Source records start

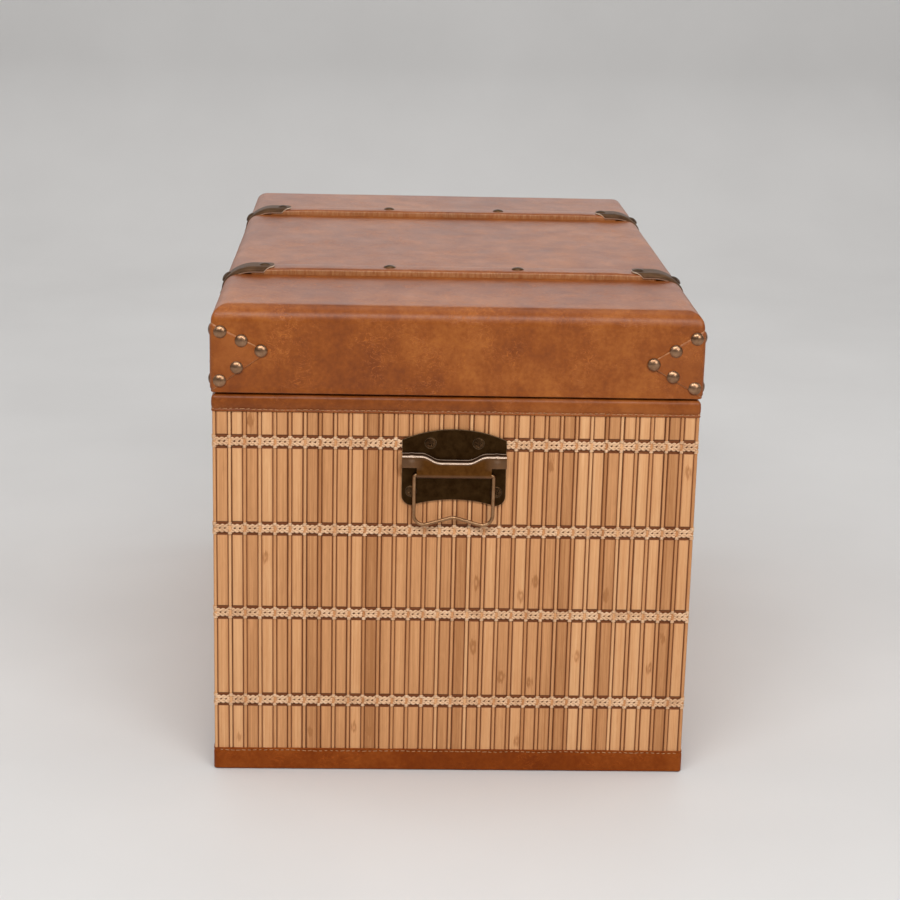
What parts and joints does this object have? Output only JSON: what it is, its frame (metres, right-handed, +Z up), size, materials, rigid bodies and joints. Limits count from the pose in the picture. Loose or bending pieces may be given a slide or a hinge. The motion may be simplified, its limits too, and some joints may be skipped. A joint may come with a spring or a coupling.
{
  "type": "storage chest",
  "caption": "Box-shaped storage chest with a leather-covered hinged lid, bamboo-clad walls, battens with metal clamps and a wire bail handle on each end.",
  "frame": {"origin": "middle of the footprint, on the floor that the chest stands on", "axes": "+X towards the right end, along the chest's length; +Y towards the hinged back; +Z up. The front is -Y."},
  "size_m": [0.6898, 0.4423, 0.4419],
  "materials": {
    "lid_leather": "soft satin, tan brown, finely grained",
    "body_leather": "soft satin, tan brown, stitched",
    "bamboo_slat": "split bamboo, satin",
    "bamboo_stick": "half-round bamboo stick, satin",
    "thread": "twisted cotton thread",
    "board": "plain board",
    "lining": "thin woven lining cloth",
    "bronze": "dark antique bronze plating",
    "nail_brass": "antique brass, polished dome",
    "bail_wire": "antique bronze wire"
  },
  "bodies": {
    "chest": {"front_board": "board", "back_board": "board", "right_end_board": "board", "left_end_board": "board", "bottom_board": "board", "front_slats": "bamboo_slat", "right_slats": "bamboo_slat", "back_slats": "bamboo_slat", "left_slats": "bamboo_slat", "front_sticks": "bamboo_stick", "right_sticks": "bamboo_stick", "back_sticks": "bamboo_stick", "left_sticks": "bamboo_stick", "thread_bands": "thread", "base_band": "body_leather", "rim_band": "body_leather", "body_lining": "lining", "right_handle_plate": "bronze", "right_handle_bridge": "bronze", "right_handle_screws": "bronze", "left_handle_plate": "bronze", "left_handle_bridge": "bronze", "left_handle_screws": "bronze", "hinge_body_leaves": "bronze", "hinge_body_screws": "bronze", "hinge_pins": "bronze"},
    "lid": {"lid_front_rail": "board", "lid_right_rail": "board", "lid_back_rail": "board", "lid_left_rail": "board", "lid_top_board": "board", "lid_cover": "lid_leather", "lid_lining": "lining", "lid_battens": "lid_leather", "batten_clamps": "bronze", "clamp_nails": "bronze", "batten_nails": "nail_brass", "corner_patches": "lid_leather", "corner_nails": "nail_brass", "hinge_lid_leaves": "bronze", "hinge_lid_screws": "bronze"},
    "right_bail": {"right_bail": "bail_wire"},
    "left_bail": {"left_bail": "bail_wire"}
  },
  "joints": [
    {"name": "lid_hinge", "type": "hinge", "parent": "chest", "child": "lid", "pos_m": [0, 0.2182, 0.3532], "axis": [-1, 0, 0], "range_deg": [0, 98]},
    {"name": "right_bail_swing", "type": "hinge", "parent": "chest", "child": "right_bail", "pos_m": [0.3403, -0.0015, 0.2829], "axis": [0, -1, 0], "range_deg": [0, 135]},
    {"name": "left_bail_swing", "type": "hinge", "parent": "chest", "child": "left_bail", "pos_m": [-0.3403, 0.0015, 0.2829], "axis": [0, 1, 0], "range_deg": [0, 135]}
  ]
}
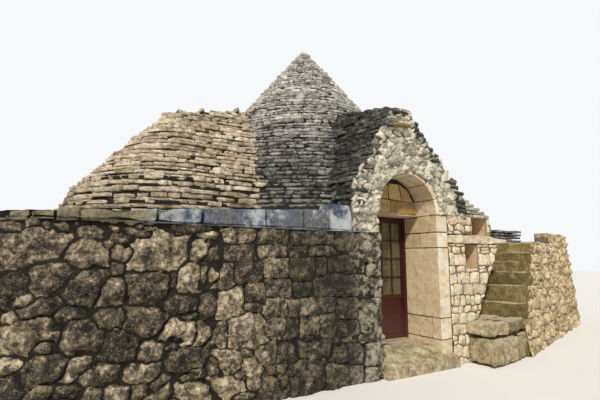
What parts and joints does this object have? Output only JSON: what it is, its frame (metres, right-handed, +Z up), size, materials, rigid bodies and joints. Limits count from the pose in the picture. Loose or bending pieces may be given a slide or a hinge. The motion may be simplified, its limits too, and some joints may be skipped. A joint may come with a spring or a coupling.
{
  "type": "trullo house",
  "caption": "Dry stone house with a corbelled cone roof, a smaller alcove roof, a gabled arched entrance, a glazed two-leaf door and an outside stair to a terrace",
  "frame": {"origin": "on the lowest ground, on the axis of the main cone", "axes": "+Z up, the entrance faces -Y, the stair and terrace lie to +X"},
  "size_m": [12.2293, 6.52, 6.15],
  "materials": {
    "grey_rubble": "dry-laid grey field stones with lichen, deep dark joints",
    "pale_rubble": "pale cream limestone rubble",
    "whitewash": "limestone blocks under thin worn whitewash",
    "roof_slabs": "thin grey limestone roof slabs in courses, lichen on the lower ones",
    "dressed_stone": "smooth warm dressed limestone",
    "tan_rubble": "small warm tan rubble",
    "step_stone": "weathered olive-brown stone with pale worn tops",
    "paving": "worn stone paving",
    "inner_stone": "rough inner walls and corbelled rings",
    "maroon_paint": "dark maroon-brown painted wood",
    "pane": "dull glass with an olive-brown cloth behind",
    "hinge_iron": "dark worn iron"
  },
  "bodies": {
    "house": {"floor": "paving", "porch_paving": "paving", "front_wall": "grey_rubble", "cornice": "whitewash", "back_wall": "grey_rubble", "right_wall": "grey_rubble", "side_walls": "inner_stone", "alcove_walls": "grey_rubble", "alcove_arch": "inner_stone", "corner_corbels": "inner_stone", "left_pier": "dressed_stone", "right_pier": "dressed_stone", "arch_stones": "dressed_stone", "lintel": "dressed_stone", "tympanum": "dressed_stone", "gable_wall": "pale_rubble", "gable_peg": "roof_slabs", "porch_roof": "roof_slabs", "main_cone": "roof_slabs", "capstone": "roof_slabs", "alcove_roof": "roof_slabs", "niche_wall_core": "inner_stone", "niche_wall_foot": "pale_rubble", "niche_jambs": "pale_rubble", "niche_slab": "pale_rubble", "niche_roof_courses": "roof_slabs", "landing_base": "step_stone", "landing_slab": "step_stone", "stair_wall": "tan_rubble", "parapet": "tan_rubble", "terrace_fill": "tan_rubble", "terrace_paving": "paving", "terrace_kerb": "roof_slabs", "door_frame": "maroon_paint", "hinge_pins": "hinge_iron", "step_1": "step_stone", "step_2": "step_stone", "step_3": "step_stone", "step_4": "step_stone", "step_5": "step_stone", "step_6": "step_stone"},
    "right_door": {"right_leaf": "maroon_paint", "right_glass": "pane"},
    "left_door": {"left_leaf": "maroon_paint", "left_glass": "pane"}
  },
  "joints": [
    {"name": "right_door_hinge", "type": "hinge", "parent": "house", "child": "right_door", "pos_m": [0.544, -2.223, 0.345], "axis": [0, 0, -1], "range_deg": [0, 90]},
    {"name": "left_door_hinge", "type": "hinge", "parent": "house", "child": "left_door", "pos_m": [-0.544, -2.223, 0.345], "axis": [0, 0, 1], "range_deg": [0, 90]}
  ]
}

Source records end

-- Exercise brief --
Give an exact copy of all the data shown above.

-- Answer --
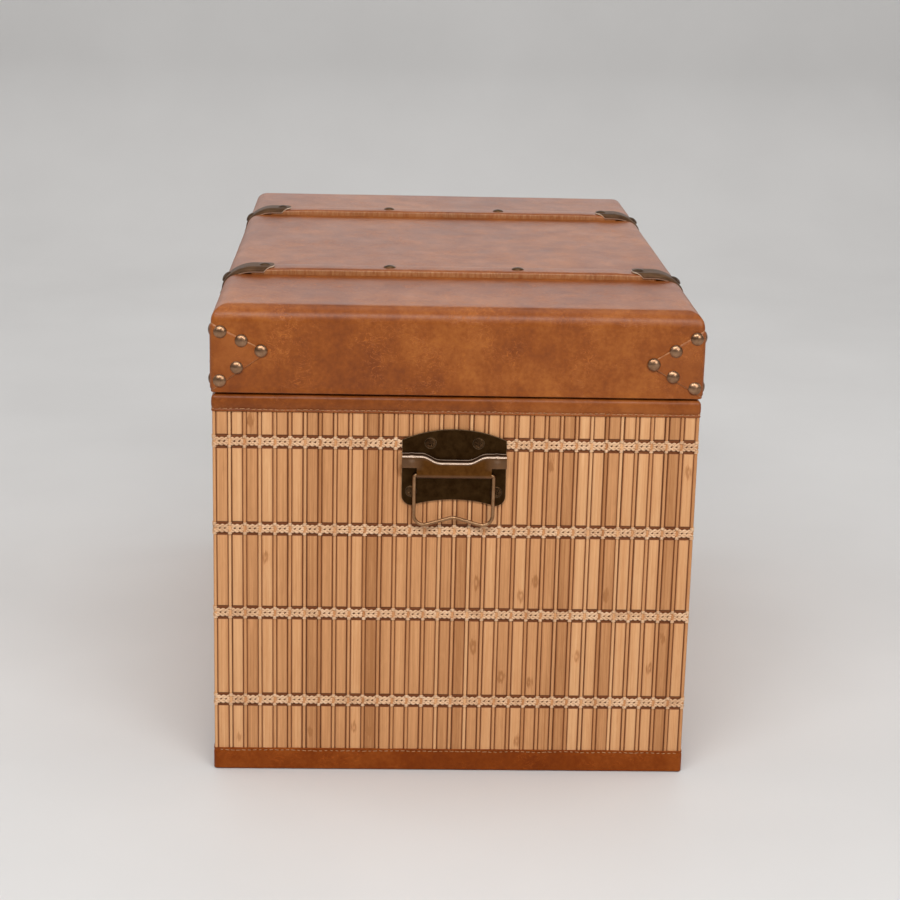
What parts and joints does this object have? Output only JSON: what it is, its frame (metres, right-handed, +Z up), size, materials, rigid bodies and joints. Limits count from the pose in the picture. Loose or bending pieces may be given a slide or a hinge. The motion may be simplified, its limits too, and some joints may be skipped. A joint may come with a spring or a coupling.
{
  "type": "storage chest",
  "caption": "Box-shaped storage chest with a leather-covered hinged lid, bamboo-clad walls, battens with metal clamps and a wire bail handle on each end.",
  "frame": {"origin": "middle of the footprint, on the floor that the chest stands on", "axes": "+X towards the right end, along the chest's length; +Y towards the hinged back; +Z up. The front is -Y."},
  "size_m": [0.6898, 0.4423, 0.4419],
  "materials": {
    "lid_leather": "soft satin, tan brown, finely grained",
    "body_leather": "soft satin, tan brown, stitched",
    "bamboo_slat": "split bamboo, satin",
    "bamboo_stick": "half-round bamboo stick, satin",
    "thread": "twisted cotton thread",
    "board": "plain board",
    "lining": "thin woven lining cloth",
    "bronze": "dark antique bronze plating",
    "nail_brass": "antique brass, polished dome",
    "bail_wire": "antique bronze wire"
  },
  "bodies": {
    "chest": {"front_board": "board", "back_board": "board", "right_end_board": "board", "left_end_board": "board", "bottom_board": "board", "front_slats": "bamboo_slat", "right_slats": "bamboo_slat", "back_slats": "bamboo_slat", "left_slats": "bamboo_slat", "front_sticks": "bamboo_stick", "right_sticks": "bamboo_stick", "back_sticks": "bamboo_stick", "left_sticks": "bamboo_stick", "thread_bands": "thread", "base_band": "body_leather", "rim_band": "body_leather", "body_lining": "lining", "right_handle_plate": "bronze", "right_handle_bridge": "bronze", "right_handle_screws": "bronze", "left_handle_plate": "bronze", "left_handle_bridge": "bronze", "left_handle_screws": "bronze", "hinge_body_leaves": "bronze", "hinge_body_screws": "bronze", "hinge_pins": "bronze"},
    "lid": {"lid_front_rail": "board", "lid_right_rail": "board", "lid_back_rail": "board", "lid_left_rail": "board", "lid_top_board": "board", "lid_cover": "lid_leather", "lid_lining": "lining", "lid_battens": "lid_leather", "batten_clamps": "bronze", "clamp_nails": "bronze", "batten_nails": "nail_brass", "corner_patches": "lid_leather", "corner_nails": "nail_brass", "hinge_lid_leaves": "bronze", "hinge_lid_screws": "bronze"},
    "right_bail": {"right_bail": "bail_wire"},
    "left_bail": {"left_bail": "bail_wire"}
  },
  "joints": [
    {"name": "lid_hinge", "type": "hinge", "parent": "chest", "child": "lid", "pos_m": [0, 0.2182, 0.3532], "axis": [-1, 0, 0], "range_deg": [0, 98]},
    {"name": "right_bail_swing", "type": "hinge", "parent": "chest", "child": "right_bail", "pos_m": [0.3403, -0.0015, 0.2829], "axis": [0, -1, 0], "range_deg": [0, 135]},
    {"name": "left_bail_swing", "type": "hinge", "parent": "chest", "child": "left_bail", "pos_m": [-0.3403, 0.0015, 0.2829], "axis": [0, 1, 0], "range_deg": [0, 135]}
  ]
}
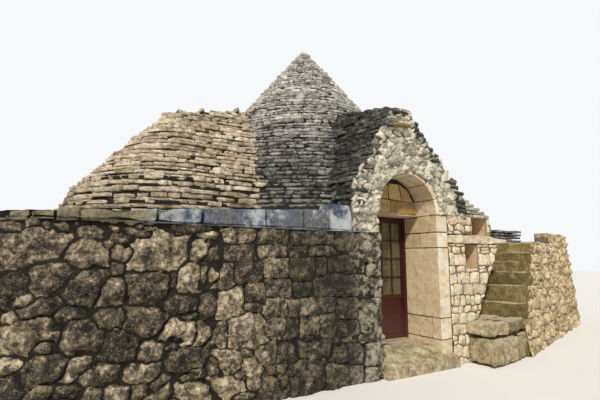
What parts and joints does this object have? Output only JSON: what it is, its frame (metres, right-handed, +Z up), size, materials, rigid bodies and joints. Limits count from the pose in the picture. Loose or bending pieces may be given a slide or a hinge. The motion may be simplified, its limits too, and some joints may be skipped. A joint may come with a spring or a coupling.
{
  "type": "trullo house",
  "caption": "Dry stone house with a corbelled cone roof, a smaller alcove roof, a gabled arched entrance, a glazed two-leaf door and an outside stair to a terrace",
  "frame": {"origin": "on the lowest ground, on the axis of the main cone", "axes": "+Z up, the entrance faces -Y, the stair and terrace lie to +X"},
  "size_m": [12.2293, 6.52, 6.15],
  "materials": {
    "grey_rubble": "dry-laid grey field stones with lichen, deep dark joints",
    "pale_rubble": "pale cream limestone rubble",
    "whitewash": "limestone blocks under thin worn whitewash",
    "roof_slabs": "thin grey limestone roof slabs in courses, lichen on the lower ones",
    "dressed_stone": "smooth warm dressed limestone",
    "tan_rubble": "small warm tan rubble",
    "step_stone": "weathered olive-brown stone with pale worn tops",
    "paving": "worn stone paving",
    "inner_stone": "rough inner walls and corbelled rings",
    "maroon_paint": "dark maroon-brown painted wood",
    "pane": "dull glass with an olive-brown cloth behind",
    "hinge_iron": "dark worn iron"
  },
  "bodies": {
    "house": {"floor": "paving", "porch_paving": "paving", "front_wall": "grey_rubble", "cornice": "whitewash", "back_wall": "grey_rubble", "right_wall": "grey_rubble", "side_walls": "inner_stone", "alcove_walls": "grey_rubble", "alcove_arch": "inner_stone", "corner_corbels": "inner_stone", "left_pier": "dressed_stone", "right_pier": "dressed_stone", "arch_stones": "dressed_stone", "lintel": "dressed_stone", "tympanum": "dressed_stone", "gable_wall": "pale_rubble", "gable_peg": "roof_slabs", "porch_roof": "roof_slabs", "main_cone": "roof_slabs", "capstone": "roof_slabs", "alcove_roof": "roof_slabs", "niche_wall_core": "inner_stone", "niche_wall_foot": "pale_rubble", "niche_jambs": "pale_rubble", "niche_slab": "pale_rubble", "niche_roof_courses": "roof_slabs", "landing_base": "step_stone", "landing_slab": "step_stone", "stair_wall": "tan_rubble", "parapet": "tan_rubble", "terrace_fill": "tan_rubble", "terrace_paving": "paving", "terrace_kerb": "roof_slabs", "door_frame": "maroon_paint", "hinge_pins": "hinge_iron", "step_1": "step_stone", "step_2": "step_stone", "step_3": "step_stone", "step_4": "step_stone", "step_5": "step_stone", "step_6": "step_stone"},
    "right_door": {"right_leaf": "maroon_paint", "right_glass": "pane"},
    "left_door": {"left_leaf": "maroon_paint", "left_glass": "pane"}
  },
  "joints": [
    {"name": "right_door_hinge", "type": "hinge", "parent": "house", "child": "right_door", "pos_m": [0.544, -2.223, 0.345], "axis": [0, 0, -1], "range_deg": [0, 90]},
    {"name": "left_door_hinge", "type": "hinge", "parent": "house", "child": "left_door", "pos_m": [-0.544, -2.223, 0.345], "axis": [0, 0, 1], "range_deg": [0, 90]}
  ]
}